What changes were proposed in this pull request?

Adds a "Versioning and Branch Policy" section to AGENTS.md, plus a dev/next_version_candidates.py helper, so coding agents pick the correct target version for a change (used for @since annotations, config .version("...") entries, new MimaExcludes sections, etc.).

The documented policy:

  • Most PRs merge to both master and the latest rolling maintenance branch branch-<N>.x; only breaking / binary-incompatible changes and non-critical dependency upgrades go to master only.
  • A change's first-release version therefore comes from the branch it first ships in -- branch-<N>.x for a normally-backported change, master for a master-only one -- with -SNAPSHOT stripped. Deriving it from master's -SNAPSHOT alone is the common mistake.
  • Deciding whether a change is master-only is a judgement call, so the section says to ask the user when unsure.

dev/next_version_candidates.py (no arguments) reports the two candidate versions mechanically, so the caller only has to apply that judgement:

$ dev/next_version_candidates.py
master       5.0.0
branch-4.x   4.3.0

It reads from the configured apache/spark remote, selects the highest branch-<N>.x (integer-compared, so branch-10.x > branch-4.x), strips -SNAPSHOT, and reports facts only -- it does not decide which version applies. It uses only the Python standard library and fails with an actionable message if no apache/spark remote is configured (rather than fetching full ref histories over the network into the working repo).

Why are the changes needed?

AGENTS.md guides coding agents working in this repo. Without this, an agent reading only master (currently 5.0.0-SNAPSHOT) would label a normally-backported change @since 5.0.0, when it actually ships first in the branch-4.x release (4.3.0).
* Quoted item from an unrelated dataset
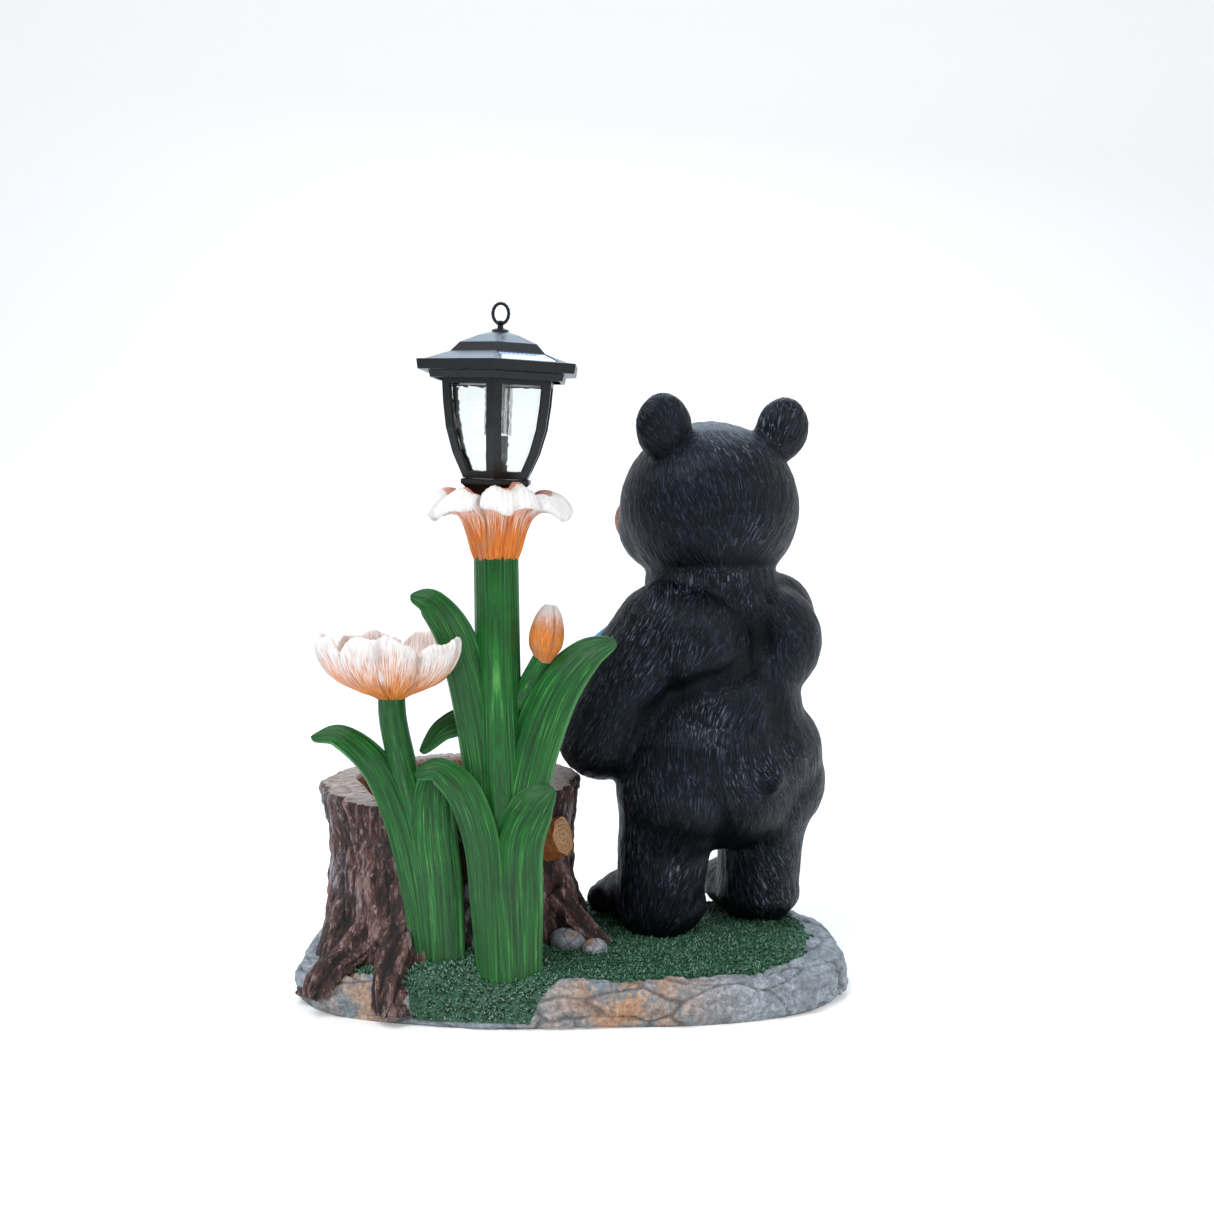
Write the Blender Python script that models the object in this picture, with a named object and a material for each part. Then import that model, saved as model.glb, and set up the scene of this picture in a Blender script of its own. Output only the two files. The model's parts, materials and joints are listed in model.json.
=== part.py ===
"""Painted resin garden statue: a black bear waters the flowers round a hollow tree stump.

A solar lantern stands in the tallest flower. Metres, +Z up. The origin is at the middle of the
base's underside, +X runs along the base from the stump to the bear, and the bear looks towards +Y.
"""

import math

import bmesh
import bpy
from mathutils import Euler, Matrix, Vector

# Base: an oval slab of grass with a rim of flat stones
BASE_LENGTH = 0.3555
BASE_DEPTH = 0.200
BASE_SQUARENESS = 3.1
RIM_HEIGHT = 0.0255
GROUND_RISE = 0.0030
STONE_COUNT = 15
STONE_RELIEF = 0.0022
MOUND_ANGLE = math.radians(-117)
MOUND_SPREAD = math.radians(18)
BASE_STEPS = 52

# Stump: a planter with bark outside, a cut rim and a tapered hollow
STUMP_CENTRE = Vector((-0.221 * BASE_LENGTH, 0.040 * BASE_DEPTH))
STUMP_HEIGHT = 0.129
STUMP_RADIUS = 0.0790
STUMP_FLARE = 0.004
CUT_CHAMFER = 0.0022
BARK_DEPTH = 0.0030
BARK_FURROWS = 13
HOLLOW_RADIUS = 0.76 * STUMP_RADIUS
HOLLOW_FLOOR_RADIUS = 0.66 * STUMP_RADIUS
HOLLOW_STEPS = 32
HOLLOW_FLOOR = 0.034
HOLLOW_OFFSET = Vector((0.002, 0.004))
ROOT_REACH = 0.019
ROOT_ANGLES = (-143, -104, -16, 28, 84, 140)
ROOT_SPREAD = math.radians(11)
STUMP_STEPS = 48
KNOT_ANGLE = math.radians(-26)
KNOT_HEIGHT = 0.75 * STUMP_HEIGHT
KNOT_RADIUS = 0.0112
KNOT_SUNK = 0.008
KNOT_RISE = 0.28
KNOT_STAND = 0.0085

# Pebbles beside the stump: centre in shares of the base's length and depth, radius, flatness
PEBBLES = ((-0.0015, -0.170, 0.0118, 0.72), (0.0465, -0.225, 0.0082, 0.80))

# Plants: two roots on the front slope of the ground
MAIN_ROOT = Vector((-0.0956 * BASE_LENGTH, -0.355 * BASE_DEPTH))
SIDE_ROOT = Vector((-0.2166 * BASE_LENGTH, -0.350 * BASE_DEPTH))
ROOT_SINK = 0.014
STEM_RADIUS = 0.0132
SIDE_STEM_RADIUS = 0.0080
BUD_STEM_RADIUS = 0.0052
LEAF_THICKNESS = 0.0054
LEAF_STATIONS = 8
LEAF_FOLD = 0.22
LEAF_SECTION = (
    # place across half the width, and on which side of the middle the skin is
    (-1.0, 0.0),
    (-0.55, 1.0),
    (0.0, 1.25),
    (0.55, 1.0),
    (1.0, 0.0),
    (0.5, -1.0),
    (0.0, -1.0),
    (-0.5, -1.0),
)

# Main flower, which holds the lantern
PETAL_COUNT = 5
FLOWER_STEPS = 30
FLOWER_FOOT_HEIGHT = 0.2754
SEAT_HEIGHT = FLOWER_FOOT_HEIGHT + 0.0321
SOCKET_DEPTH = 0.026
TRUMPET_TURN = math.radians(-4)
TRUMPET = (
    # height and radius of a petal's middle, then of a groove, round the wall from foot to floor
    (0.0000, 0.0132, 0.0000, 0.0130),
    (0.0065, 0.0158, 0.0065, 0.0152),
    (0.0164, 0.0187, 0.0164, 0.0172),
    (0.0252, 0.0228, 0.0250, 0.0196),
    (0.0302, 0.0300, 0.0300, 0.0218),
    (0.0305, 0.0380, 0.0330, 0.0232),
    (0.0268, 0.0440, 0.0344, 0.0244),
    (0.0308, 0.0452, 0.0352, 0.0250),
    (0.0385, 0.0398, 0.0366, 0.0243),
    (0.0424, 0.0318, 0.0372, 0.0230),
    (0.0412, 0.0245, 0.0352, 0.0212),
    (0.0330, 0.0196, 0.0322, 0.0188),
    (0.0308, 0.0150, 0.0308, 0.0150),
)

# Open flower beside it, and the bud
BOWL_FOOT_HEIGHT = 0.1925
BOWL_TURN = math.radians(20)
BOWL = (
    (0.0000, 0.0080, 0.0000, 0.0080),
    (0.0022, 0.0120, 0.0022, 0.0115),
    (0.0055, 0.0205, 0.0052, 0.0190),
    (0.0105, 0.0300, 0.0098, 0.0275),
    (0.0180, 0.0378, 0.0158, 0.0340),
    (0.0270, 0.0428, 0.0222, 0.0376),
    (0.0345, 0.0444, 0.0262, 0.0388),
    (0.0385, 0.0428, 0.0276, 0.0380),
    (0.0365, 0.0396, 0.0262, 0.0358),
    (0.0250, 0.0378, 0.0212, 0.0336),
    (0.0150, 0.0318, 0.0140, 0.0288),
    (0.0090, 0.0200, 0.0090, 0.0190),
)
BUD_LENGTH = 0.0310
BUD_RADIUS = 0.0105

# Lantern: six-sided, moulded in black and clear plastic
LANTERN_LEAN = math.radians(2.0)
LANTERN_NOD = math.radians(2.0)
LANTERN_RADIUS = 0.0369
LANTERN_FOOT_RADIUS = 0.59 * LANTERN_RADIUS
LANTERN_BODY_HEIGHT = 0.0585
FRAME_WALL = 0.0022
WINDOW_BORDER = 0.0052
WINDOW_MARGIN = 0.0040
LINER_WALL = 0.0014
CUP_RADIUS = 0.63 * LANTERN_RADIUS
CUP_HEIGHT = 0.0168
SPIGOT_RADIUS = 0.60 * STEM_RADIUS
SPIGOT_LENGTH = 0.020
FIT_GAP = 0.0004
ROOF_RADIUS = 1.436 * LANTERN_RADIUS
ROOF_WALL = 0.0022
FASCIA_HEIGHT = 0.0063
STEP_HEIGHT = 0.0038
ROOF_RISE = 0.0185
PANEL_THICKNESS = 0.0012
TUBE_RADIUS = 0.0080
TUBE_LENGTH = 0.51 * LANTERN_BODY_HEIGHT
TUBE_WALL = 0.0011
HOUSING_RADIUS = 0.76 * LANTERN_RADIUS
HOUSING_HEIGHT = 0.0060
RING_RADIUS_X = 0.0047
RING_RADIUS_Z = 0.0060
RING_WIRE = 0.0010
RING_STEPS = 16
WIRE_STEPS = 6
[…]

The helper removes the manual, error-prone branch/version lookup while leaving the master-only judgement to the agent (or the user).

Does this PR introduce any user-facing change?

No (developer tooling and documentation for coding agents only).

How was this patch tested?

  • Ran dev/next_version_candidates.py against the live apache/spark remote -> master 5.0.0, branch-4.x 4.3.0, matching the pom.xml on each branch.
  • Verified the highest-branch-<N>.x selection end-to-end against a throwaway remote carrying branch-4.x, branch-5.x, and branch-10.x (picks branch-10.x), plus non-rolling decoys branch-4.2 / branch-5.0 (correctly ignored).
  • Verified the error path: in a repo with no apache/spark remote it exits non-zero immediately with the "add a remote" message and makes no network call.
  • black (the repo-pinned version, line length 100) reports the file unchanged.

Was this patch authored or co-authored using generative AI tooling?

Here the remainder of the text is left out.